The finance leaders of G20 gathered in Riyadh, Saudi Arabia, on February 22-23 to discuss cryptocurrencies and global stablecoin projects like Libra. The leaders again urged international community to apply Financial Action Task Force (FATF) standards on cryptocurrencies and stablecoins.
According to the reports, the leaders form G20 reiterated their commitment to apply follow FATF standards to address the risks posed by cryptocurrencies and global stablecoins like Facebook’s Libra.
The statement released after the second day of meeting reads:
“Building on the 2019 Leaders’ Declaration, we urge countries to implement the recently adopted Financial Action Task Force (FATF) standards on virtual assets and related providers.”
The meeting of G20 finance leaders held last year in December in Argentina, also shared similar stance that required countries to follow the standards for crypto assets and related service providers set by the FATF.
In the latest G20 Summit, the stance about global stablecoin remained the same as it was in the Summit held last year in June in Osaka, Japan, where the leaders agreed that the issuance of global stablecoins should not be allowed until various global risks they pose have been addressed properly.
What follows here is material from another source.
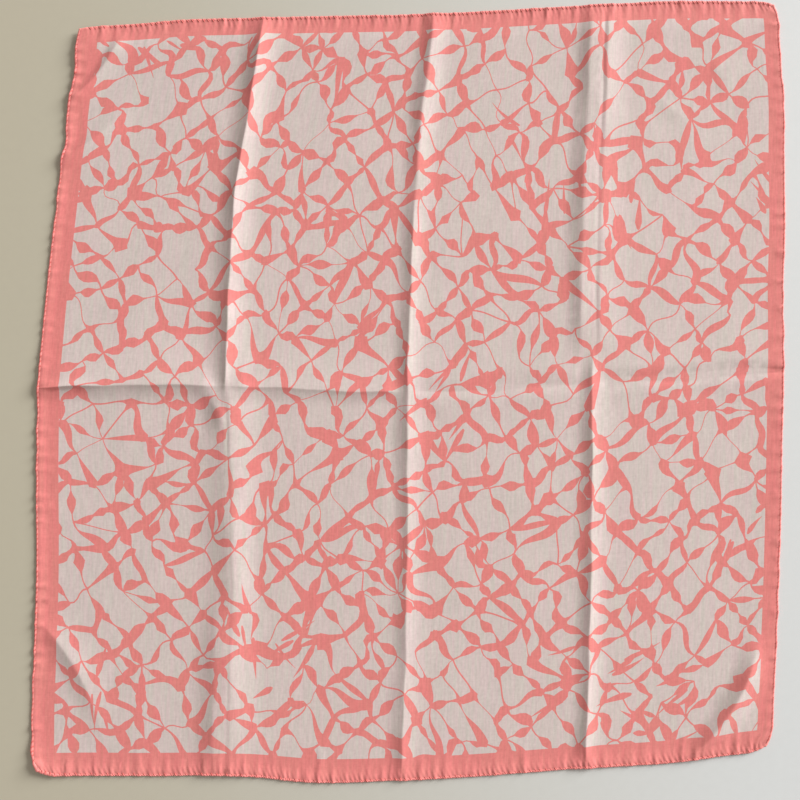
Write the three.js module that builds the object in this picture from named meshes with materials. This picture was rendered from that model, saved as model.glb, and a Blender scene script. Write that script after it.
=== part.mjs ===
// A square headscarf of thin woven cloth with a rolled hem, opened out and lying flat.
// It keeps the creases of its folding: three upright ones and one across.
// Millimetres, +Z up. The surface that it lies on is z = 0, and +Y is its top edge.

import * as THREE from "three";

// ---- Sizes ----
const CUT = 560; // side of the square as it was cut, over its hems
const HALF = CUT / 2;
const WALL = 1.3; // the cloth's wall
const HEM = 2.6; // across the roll of the hem
const SEAM = 0.3; // gap between two pieces that are sewn together
const EDGE = HALF - HEM - SEAM; // from the middle to the panel's own edge
const QUARTER = CUT / 4; // from one upright crease to the next
const CORNER = 22; // side of the square that a rounded corner takes up
const CREST = 1.2; // roundness of the crest of a slanting fold
const END_SHARE = 0.35; // a slanting fold starts with this share of its rise
const END_SPEED = 4; // and has it all at 1 / END_SPEED of its length, or sooner
const EDGE_FADE = 45; // how far in a bow of the edge still moves the cloth
const GATHERS = 70; // little gathers that the stitches pull up along the top and the bottom
const GATHER_REACH = 13; // how far they run in from the hem
const GATHER_LOW = 0.35; // the lowest gather
const GATHER_HIGH = 0.95; // the highest
const GATHER_SWELL = 0.07; // share by which the roll is fatter at a gather
const GATHER_SHUFFLE = 0.3; // share of the pitch that a gather may be moved along the hem
const SCATTER = { step: 12.9898, kind: 78.233, stretch: 43758.5453 }; // for uneven spacing and height
const HEM_SIDES = 6;

// ---- How the square lies ----
// Plan x and y where the five upright lines (edge, three creases, edge) meet five cross lines.
const LINES = ["left", "first", "second", "third", "right"];
const CROSS_LINES = [
  { name: "bottom", left: [-278, -282], first: [-136.5, -281], second: [-6, -285],
    third: [129, -276], right: [267, -263] },
  { name: "lower", left: [-274.5, -138], first: [-134, -140], second: [-2, -144],
    third: [134, -138], right: [272.7, -127] },
  { name: "middle", left: [-273, 4], first: [-134.5, 5], second: [-1.5, 1],
    third: [134, 5.5], right: [275.8, 15] },
  { name: "upper", left: [-259.5, 138], first: [-128, 141.5], second: [3.7, 141.5],
    third: [137, 145], right: [276.7, 149] },
  { name: "top", left: [-243.5, 268], first: [-106, 275.3], second: [20.4, 278.6],
    third: [142.2, 285], right: [271, 288] },
];
const MIDDLE = [-0.55, 0.36]; // middle of the whole outline, which becomes the origin

// Where an edge bows out (or in, below 0) between the lines above.
const BOWS = [
  { edge: "bottom", at: -70, out: 3.6, reach: 46 },
  { edge: "bottom", at: -190, out: 1.2, reach: 40 },
  { edge: "bottom", at: 200, out: 2.2, reach: 44 },
  { edge: "left", at: 244, out: -1.8, reach: 14 },
  { edge: "left", at: 190, out: -1.6, reach: 12 },
  { edge: "left", at: -225, out: 1.4, reach: 30 },
  { edge: "right", at: 205, out: 1.6, reach: 26 },
  { edge: "right", at: 70, out: -1.2, reach: 30 },
  { edge: "top", at: 195, out: 1.4, reach: 40 },
  { edge: "top", at: -195, out: 1.6, reach: 36 },
];

// Roundness of each corner (1 fills the corner's square), how far it stands up, and how far that runs in.
const CORNERS = [
  { name: "top_left", side: -1, end: 1, round: 0.4, lift: 1.6, run: 34 },
  { name: "top_right", side: 1, end: 1, round: 0.7, lift: 0.6, run: 40 },
  { name: "bottom_right", side: 1, end: -1, round: 1, lift: 1.2, run: 44 },
  { name: "bottom_left", side: -1, end: -1, round: 1, lift: 2.6, run: 46 },
];

// The folding lines, as distances from the middle, and how far each strays at nine even stations along it.
const FOLD_LINES = {
  first: { place: -QUARTER, sway: [0.5, 1.5, 1.7, 1.4, 0, 0.9, 0.9, 1.1, 0] },
  second: { place: 0, sway: [-0.2, 0.5, 0.5, 0.6, 0, 0, -0.4, -0.5, -0.4] },
  third: { place: QUARTER, sway: [-0.4, -1.5, -2.2, -0.9, -1, -0.2, 0, 0, 0] },
  cross: { place: 0, sway: [-0.8, 1.1, 0.1, -0.8, -0.1, 0.2, 1.6, 2.4, 1.4] },
};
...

The statement released after the meeting, reads:
“We reiterate our statement in October 2019 regarding the so-called ‘global stablecoins’ and other similar arrangements that such risks need to be evaluated and appropriately addressed before they commence operation, and support the FSB’s efforts to develop regulatory recommendations with respect to these arrangements.”
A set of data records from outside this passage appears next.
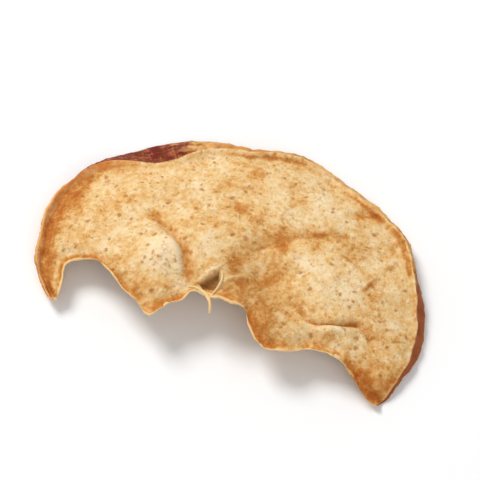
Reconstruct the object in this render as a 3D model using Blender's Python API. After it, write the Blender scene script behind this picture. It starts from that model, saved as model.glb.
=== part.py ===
"""A dried apple chip: half of a cored slice, warped as it dried, lying face up.

Metres, +Z up. The cut edge runs along X, the skin rim bows towards +Y, and the origin is at
the bottom centre of the chip's box. The shape is worked out in millimetres about the apple's
core, as seen from above: a loft of closed sections, one for each rib from the cut edge out
to the rim, that shrinks to a point at either tip.
"""
import math

import bmesh
import bpy
import numpy as np
from mathutils import Matrix, Vector, noise

MM = 0.001

# Skin rim: a distance from the core at each angle, with swells and dents in its curve
RIM_RADIUS = 32.7
RIM_SWELLS = [  # angle in degrees, height in mm, spread in degrees
    (182, -1.3, 7),
    (170, -2.5, 10),
    (135, 1.3, 12),
    (112, 0.2, 8),
    (93, -1.0, 7),
    (76, 0.8, 9),
    (60, 0.5, 9),
    (40, 1.3, 12),
    (14, 0.9, 12),
    (-6, -1.6, 7),
    (-16, -3.1, 6),
]
LEFT_TIP_ANGLE = 190.0
LEFT_TIP_START = 165.0
LEFT_TIP_FALL = 8.2

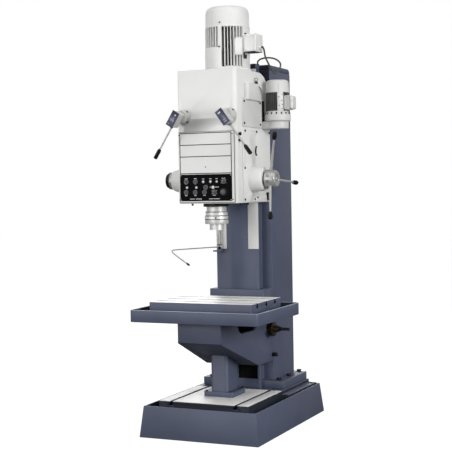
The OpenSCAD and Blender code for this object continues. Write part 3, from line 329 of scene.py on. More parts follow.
slotMaterial = {
    "navy_paint": navyEnamel, "white_paint": whiteEnamel, "label_blue": labelEnamel,
    "ground_steel": turnedSteel, "turned_steel": polishedSteel, "inner_steel": innerSteel,
    "pipe_metal": platedPipe, "bronze": nutBronze, "black_plastic": blackPlastic,
    "black_metal": blackOxide, "key_plastic": keyPlastic, "lens": lensPlastic, "cable_rubber": cableSheath}
# nodes whose finish differs from that of their slot
nodeMaterial = {
    "way_strips": waySteel, "feed_hub": hubSteel, "feed_dial": hubSteel, "switch_panel": panelPlate,
    "shift_bosses": greyEnamel, "crank_bearing": bearingBronze, "crank_shaft": blackOxide,
    "pump_base": pumpEnamel}


def finishOf(node):
    return nodeMaterial.get(node, slotMaterial[slotOf[node]])


for node, shown in frame["nodes"].items():
    dress(shown, finishOf(node))


# Opens a mesh with only the faces selected that a rule picks
def pickFaces(piece, wanted):
    takeUp(piece)
    bpy.context.tool_settings.mesh_select_mode = (False, False, True)
    for group in (piece.data.vertices, piece.data.edges):
        group.foreach_set("select", [False] * len(group))
    for face in piece.data.polygons:
        face.select = bool(wanted(face.center, face.normal))
    bpy.ops.object.mode_set(mode="EDIT")


def bevelEdges(piece, width, segments=2, clamp=True):
    bevel = piece.modifiers.new("edges", "BEVEL")
    bevel.width = width
    bevel.segments = segments
    bevel.limit_method = "ANGLE"
    bevel.angle_limit = math.radians(32)
    bevel.use_clamp_overlap = clamp
    takeUp(piece)
    bpy.ops.object.modifier_apply(modifier="edges")


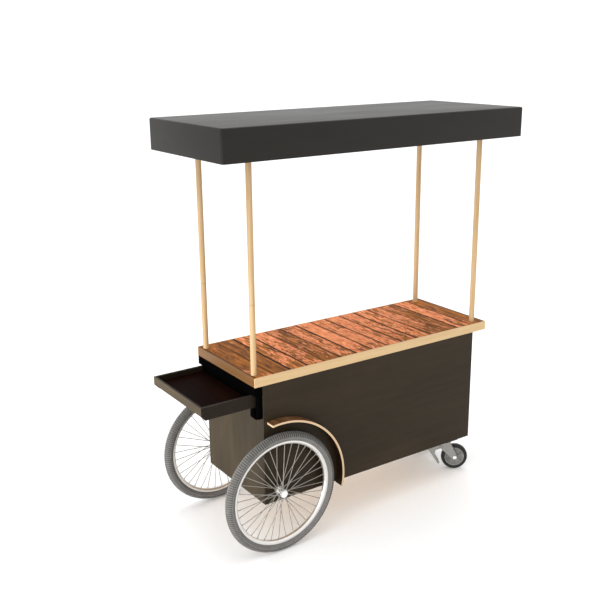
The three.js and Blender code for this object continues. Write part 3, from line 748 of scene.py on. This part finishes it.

The G20 is also expecting reports on virtual assets from global regulatory organization like the Financial Stability Board (FSB), the International Monetary Fund (IMF), and the FATF.
The FATF released new global standards for crypto assets in June 0f 2019. This Interpretive Note and guidance on assets crypto states that crypto service providers will be required to implement the same requirements as traditional financial institutions.
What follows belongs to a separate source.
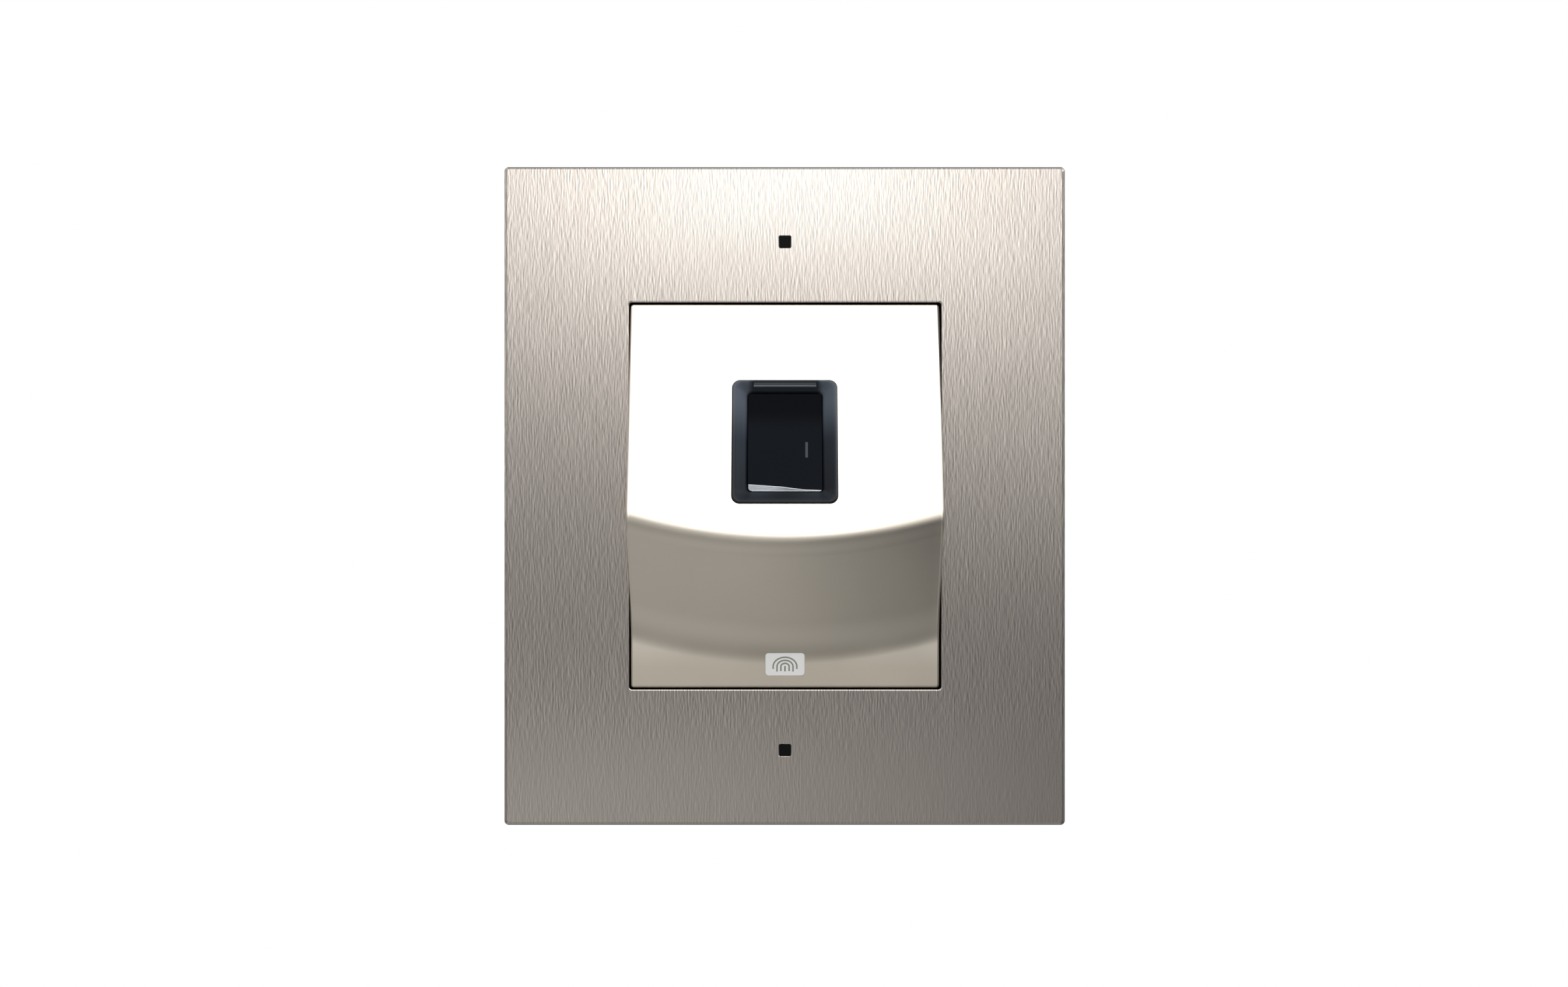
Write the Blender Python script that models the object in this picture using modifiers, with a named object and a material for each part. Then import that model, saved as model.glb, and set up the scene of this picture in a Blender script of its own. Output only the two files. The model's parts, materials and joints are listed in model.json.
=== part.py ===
"""Flush-mounted fingerprint scanner terminal, as an assembly of separate solids.

Frame: metres, +Z up, -Y towards the user, +Y into the wall. The origin is the
centre of the wall box's back face. The wall surface is the plane Y = WALL_Y and
the front face of the brushed frame is the plane Y = FRONT_Y.
"""

import math

import bmesh
import bpy
import numpy as np
from mathutils import Matrix, Vector

# ---------------------------------------------------------------- dimensions
MM = 0.001

BOX_W, BOX_H, BOX_D = 0.108, 0.131, 0.045  # in-wall box
BOX_WALL, BOX_CORNER = 0.002, 0.005
WALL_Y = -BOX_D  # the wall's surface
FRAME_W, FRAME_H, FRAME_T = 0.130, 0.153, 0.005  # brushed front frame
FRAME_PLATE_T, FRAME_RIM_T, FRAME_CORNER, FRAME_EDGE = 0.002, 0.0015, 0.0010, 0.0005
FRONT_Y = WALL_Y - FRAME_T
WINDOW_W, WINDOW_H, WINDOW_CORNER = 0.0726, 0.0901, 0.0007
PLUG_HOLE, PLUG_SIZE, PLUG_Z = 0.0030, 0.0025, 0.0589  # the two square plugs

COVER_W, COVER_H, COVER_T = 0.0714, 0.0888, 0.0018  # nose-shaped module cover
COVER_RIM_Y = FRONT_Y + 0.0036
SLOPE = 1.0 / 3.0  # the sensor face leans back by atan(1/3)
RIDGE_Z, RIDGE_RISE, RIDGE_R = -0.0104, 0.00455, 0.0046  # ridge line and its rounding
BASE_Z, BASE_RISE, BASE_R = -0.0320, 0.0044, 0.0170  # foot of the underside, its cove
CURVE_HALF = 0.034  # half chord over which both lines rise

BEZEL_W, BEZEL_H, BEZEL_CORNER = 0.0240, 0.0300, 0.0019
BEZEL_Z = 0.01244  # height of the bezel's centre
BEZEL_PROUD, BEZEL_BACK = 0.0005, 0.0037
APERTURE_W, APERTURE_H, APERTURE_CORNER = 0.0172, 0.0232, 0.0010
BAR_W, BAR_H, BAR_Z = 0.0143, 0.00115, 0.01387  # status light bar in the bezel

CHASSIS_W, CHASSIS_H, CHASSIS_T = 0.1034, 0.1264, 0.003
CHASSIS_Y = WALL_Y + 0.002  # front face of the chassis plate
FLANGE_W, FLANGE_H, FLANGE_T = 0.084, 0.101, 0.002
FLANGE_Y = WALL_Y - 0.0003  # front face of the module's flange
BODY_W, BODY_H, BODY_BACK_Y, BODY_WALL = 0.071, 0.0884, -0.016, 0.0018
BOARD_W, BOARD_H, BOARD_T, BOARD_Y = 0.065, 0.082, 0.0016, -0.0276
BOARD_FIX = (0.0305, 0.037)  # board screws, from the centre
MODULE_FIX = (0.0389, 0.0476)  # module screws
CHASSIS_FIX = (0.0462, 0.0572)  # chassis screws
FRAME_FIX = 0.0589  # frame screws, behind the plugs

TAMPER_X, TAMPER_Z, TAMPER_TRAVEL = 0.047, 0.012, 0.0010
RESET_X, RESET_Z, RESET_TRAVEL = -0.0045, -0.027, 0.00025
GROMMET_X, GROMMET_Y, GROMMET_BORE_R = -0.020, -0.013, 0.0040
GAP = 0.0003  # clearance between pieces that rest on each other

# ---------------------------------------------------------------- scene set-up
for old in list(bpy.data.objects):
    bpy.data.objects.remove(old, do_unlink=True)

scene = bpy.context.scene
parts = bpy.data.collections.new("fingerprint_terminal")
cutters = bpy.data.collections.new("cutters")
scene.collection.children.link(parts)
scene.collection.children.link(cutters)


def material(name, rgb, roughness, metallic, alpha=1.0, transmission=0.0):
    m = bpy.data.materials.new(name)
    m.use_nodes = True
    shader = m.node_tree.nodes["Principled BSDF"]
    shader.inputs["Base Color"].default_value = (*rgb, 1.0)
    shader.inputs["Roughness"].default_value = roughness
    shader.inputs["Metallic"].default_value = metallic
    shader.inputs["Alpha"].default_value = alpha
    shader.inputs["Transmission Weight"].default_value = transmission
    m.diffuse_color = (*rgb, 1.0)
    return m


NICKEL = material("brushed_nickel", (0.62, 0.58, 0.54), 0.34, 1.0)
SATIN = material("satin_nickel_coat", (0.60, 0.56, 0.50), 0.36, 0.7)
BLACK = material("black_plastic", (0.018, 0.019, 0.021), 0.45, 0.0)
BOXBLACK = material("box_plastic", (0.03, 0.03, 0.032), 0.6, 0.0)
BEZELMAT = material("bezel_plastic", (0.035, 0.04, 0.048), 0.38, 0.0)
SMOKED = material("smoked_diffuser", (0.10, 0.11, 0.12), 0.3, 0.0)
GLASS = material("sensor_glass", (0.02, 0.022, 0.026), 0.04, 0.0)
RUBBER = material("rubber", (0.02, 0.02, 0.02), 0.8, 0.0)
FOAM = material("foam_seal", (0.05, 0.05, 0.05), 0.95, 0.0)
BADGE = material("badge_print", (0.72, 0.72, 0.71), 0.5, 0.0)
ZINC = material("zinc_steel", (0.66, 0.66, 0.65), 0.3, 1.0)
CHASSIS = material("chassis_black", (0.04, 0.04, 0.042), 0.5, 0.2)
PCB = material("circuit_board", (0.02, 0.12, 0.05), 0.45, 0.0)
CHIP = material("chip_epoxy", (0.02, 0.02, 0.02), 0.55, 0.0)
LEDMAT = material("led_epoxy", (0.85, 0.85, 0.75), 0.25, 0.0)
GREEN = material("terminal_green", (0.03, 0.30, 0.10), 0.45, 0.0)
RELAY = material("relay_case", (0.05, 0.14, 0.35), 0.4, 0.0)
CANMAT = material("aluminium_can", (0.75, 0.75, 0.76), 0.25, 1.0)
IVORY = material("ivory_connector", (0.80, 0.76, 0.66), 0.5, 0.0)
RIBBON = material("ribbon_film", (0.75, 0.74, 0.70), 0.4, 0.0)
SPRINGMAT = material("spring_steel", (0.6, 0.6, 0.6), 0.25, 1.0)


def place(name, mesh, mat=None, at=(0, 0, 0), turn=(0, 0, 0), parent=None, cutter=False):
    """A named object for a mesh. at is in metres, turn in radians."""
    obj = bpy.data.objects.new(name, mesh)
    (cutters if cutter else parts).objects.link(obj)
    obj.location = at
    obj.rotation_euler = turn
    obj.parent = parent
    if mat is not None and not mesh.materials:
        mesh.materials.append(mat)
    if cutter:
        obj.hide_render = True
        obj.display_type = "WIRE"
    return obj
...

Countries are now required to assess and mitigate their risks associated with virtual asset financial activities and providers; license or register providers and subject them to supervision or monitoring by competent national authorities.
An excerpt from the guide published by the FATF, to mitigating money laundering and terror financing risks reads:
“The FATF Recommendations require supervisors to allocate and prioritize more supervisory resources to areas of higher ML/TF risk. This means that supervisors should determine the frequency and intensity of periodic assessments based on the level of ML/TF risks to which the sector and individual VASPs are exposed.”